Guy #1: Come on, give me some of your tots.
Guy #2: No, I'm freakin' starving! I didn't get to eat anything today.
Ha...forgot there was one other kinda funny moment.
Girl #1: How many questions are on the test?
Prof: About 60.
Girl #2: How much is it worth?
Prof: It's priceless! You can't put a value on it!

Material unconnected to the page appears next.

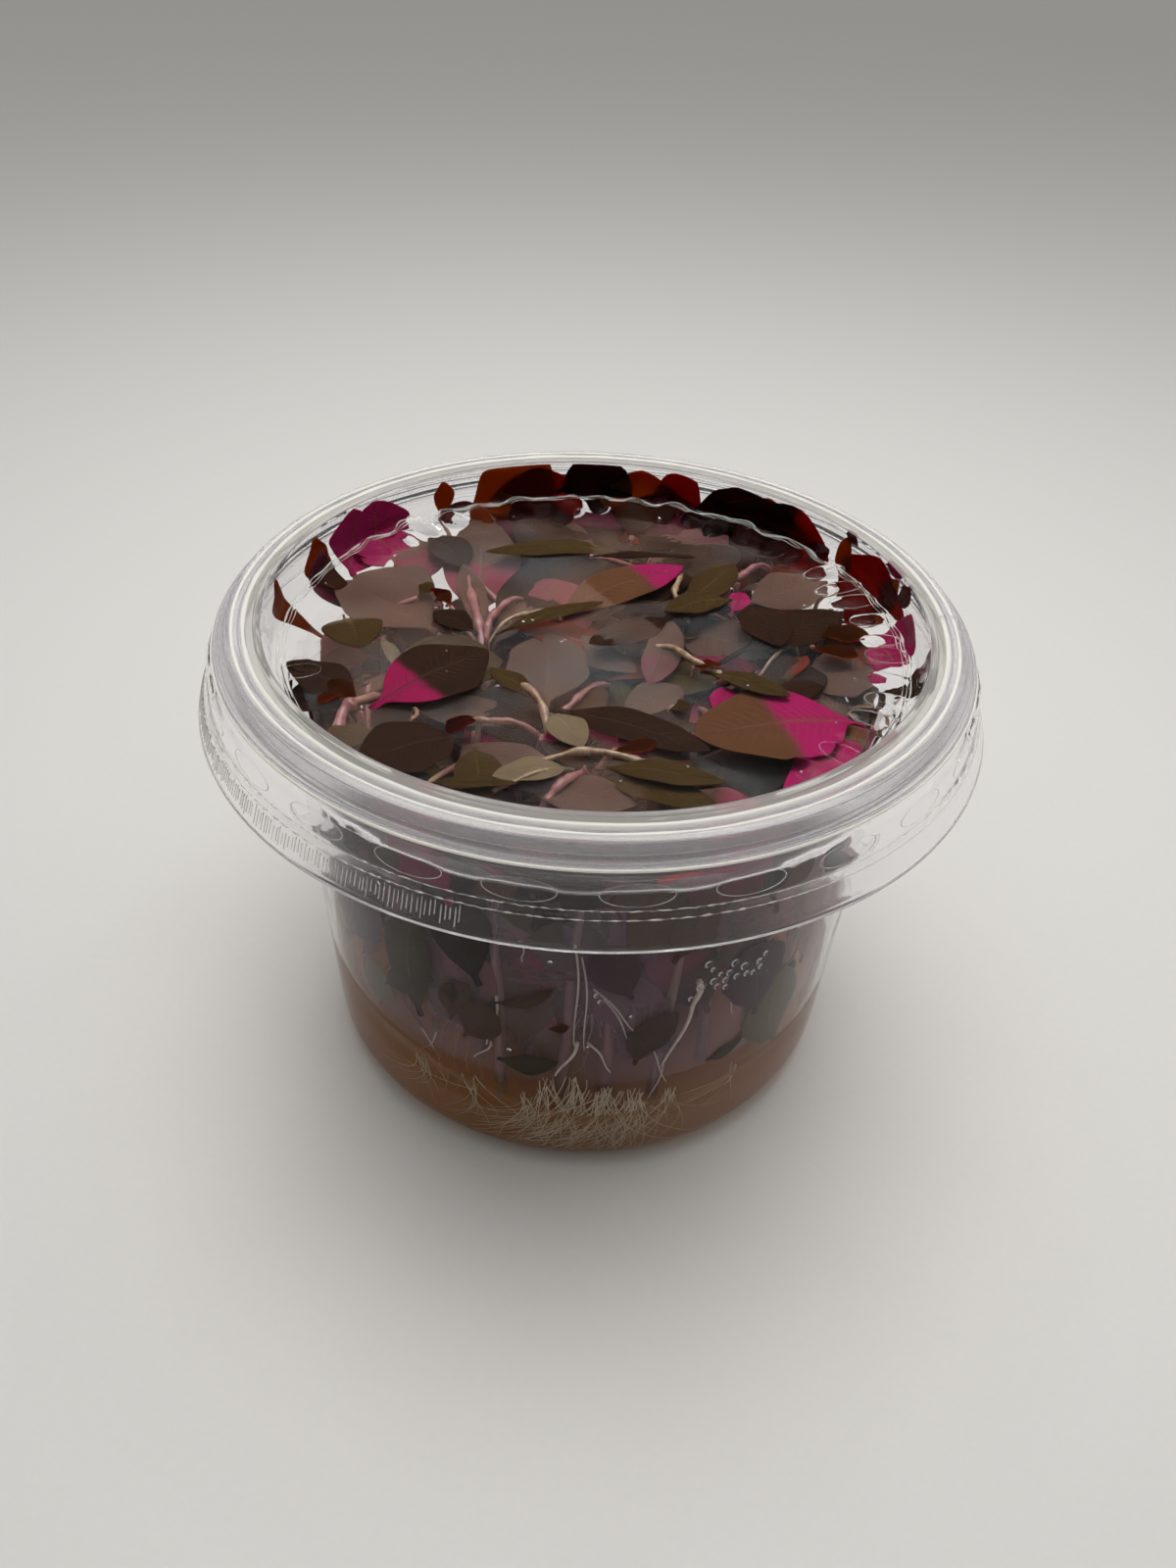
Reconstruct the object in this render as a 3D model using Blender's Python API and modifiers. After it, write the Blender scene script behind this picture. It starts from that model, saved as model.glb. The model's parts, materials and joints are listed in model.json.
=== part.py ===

Maybe it was just funny coming from this guy, but I laughed. Ah well. Finally got some food, came back and slept til about 7:45. Went to the gym to play b-ball at 8. Note: There is an intramural team called Jesse & the Rippers. How amazing is that? Of course it's not as good as Off in the Woods (get it? If they lose the other team says "We beat Off in the Woods!" and OitW laughs at their faux pas). Anyway, McCready, Shawn, Drew, JD, and me played about 3 games. Not bad, not great, tolerable. JD with the line of the night hands down..."Dude, my mailbox was full. I kept getting e-mails with attachments that were each like 3 million gigawatts." Yes, gigawatts. Then as we were leaving he started singing Here I Go Again by Whitesnake and talking about how Tawny Kitean beat up Chuck Finley with a high heeled shoe. And that's about it. It's 1:50 AM right now, Drew and Christy are watching a movie, I'm doing laundry, and it's officially Ash Wednesday. I'm out like a Catholic in Israel.
P.S. MAJOR props to Bayley for scoring her 1000th point as a Lady Bomber. That is impressive beyond words, so I will give you a thumbs up instead. And more props on passing the school levy. That woulda been bad if that failed. Ok, good bye now.